__Your goal__.
Nothing may be dropped or altered: reproduce all the data.
<<<<
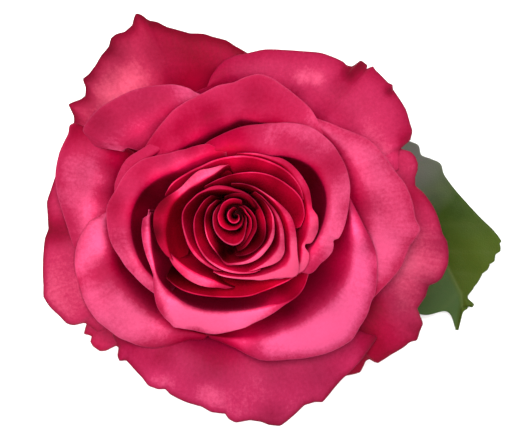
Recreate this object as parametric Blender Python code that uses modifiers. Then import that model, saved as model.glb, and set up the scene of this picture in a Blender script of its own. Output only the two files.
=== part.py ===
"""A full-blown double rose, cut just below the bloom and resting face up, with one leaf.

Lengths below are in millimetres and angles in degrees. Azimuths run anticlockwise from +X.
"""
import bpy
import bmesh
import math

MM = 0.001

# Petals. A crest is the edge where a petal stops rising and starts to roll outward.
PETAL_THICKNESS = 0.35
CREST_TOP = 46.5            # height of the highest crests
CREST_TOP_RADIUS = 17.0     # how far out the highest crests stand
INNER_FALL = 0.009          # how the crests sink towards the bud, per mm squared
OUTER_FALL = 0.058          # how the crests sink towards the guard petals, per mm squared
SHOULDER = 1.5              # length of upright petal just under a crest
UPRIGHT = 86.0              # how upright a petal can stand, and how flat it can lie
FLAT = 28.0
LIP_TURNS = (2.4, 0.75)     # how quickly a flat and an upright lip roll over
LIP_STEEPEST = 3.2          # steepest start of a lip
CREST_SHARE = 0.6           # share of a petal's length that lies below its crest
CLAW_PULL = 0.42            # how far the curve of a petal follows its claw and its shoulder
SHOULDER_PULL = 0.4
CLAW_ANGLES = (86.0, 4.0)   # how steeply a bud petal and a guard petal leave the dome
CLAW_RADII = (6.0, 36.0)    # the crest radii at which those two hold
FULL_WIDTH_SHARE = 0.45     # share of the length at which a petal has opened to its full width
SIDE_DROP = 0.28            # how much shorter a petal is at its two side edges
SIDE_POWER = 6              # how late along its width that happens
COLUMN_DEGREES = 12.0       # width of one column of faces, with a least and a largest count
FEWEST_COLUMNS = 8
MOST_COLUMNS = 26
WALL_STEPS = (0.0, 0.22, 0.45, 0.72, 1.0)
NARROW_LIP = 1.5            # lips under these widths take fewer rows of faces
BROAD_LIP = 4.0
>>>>
__Result__.
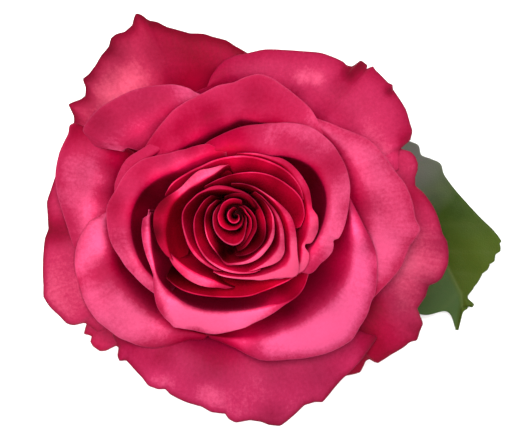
Recreate this object as parametric Blender Python code that uses modifiers. Then import that model, saved as model.glb, and set up the scene of this picture in a Blender script of its own. Output only the two files.
=== part.py ===
"""A full-blown double rose, cut just below the bloom and resting face up, with one leaf.

Lengths below are in millimetres and angles in degrees. Azimuths run anticlockwise from +X.
"""
import bpy
import bmesh
import math

MM = 0.001

# Petals. A crest is the edge where a petal stops rising and starts to roll outward.
PETAL_THICKNESS = 0.35
CREST_TOP = 46.5            # height of the highest crests
CREST_TOP_RADIUS = 17.0     # how far out the highest crests stand
INNER_FALL = 0.009          # how the crests sink towards the bud, per mm squared
OUTER_FALL = 0.058          # how the crests sink towards the guard petals, per mm squared
SHOULDER = 1.5              # length of upright petal just under a crest
UPRIGHT = 86.0              # how upright a petal can stand, and how flat it can lie
FLAT = 28.0
LIP_TURNS = (2.4, 0.75)     # how quickly a flat and an upright lip roll over
LIP_STEEPEST = 3.2          # steepest start of a lip
CREST_SHARE = 0.6           # share of a petal's length that lies below its crest
CLAW_PULL = 0.42            # how far the curve of a petal follows its claw and its shoulder
SHOULDER_PULL = 0.4
CLAW_ANGLES = (86.0, 4.0)   # how steeply a bud petal and a guard petal leave the dome
CLAW_RADII = (6.0, 36.0)    # the crest radii at which those two hold
FULL_WIDTH_SHARE = 0.45     # share of the length at which a petal has opened to its full width
SIDE_DROP = 0.28            # how much shorter a petal is at its two side edges
SIDE_POWER = 6              # how late along its width that happens
COLUMN_DEGREES = 12.0       # width of one column of faces, with a least and a largest count
FEWEST_COLUMNS = 8
MOST_COLUMNS = 26
WALL_STEPS = (0.0, 0.22, 0.45, 0.72, 1.0)
NARROW_LIP = 1.5            # lips under these widths take fewer rows of faces
BROAD_LIP = 4.0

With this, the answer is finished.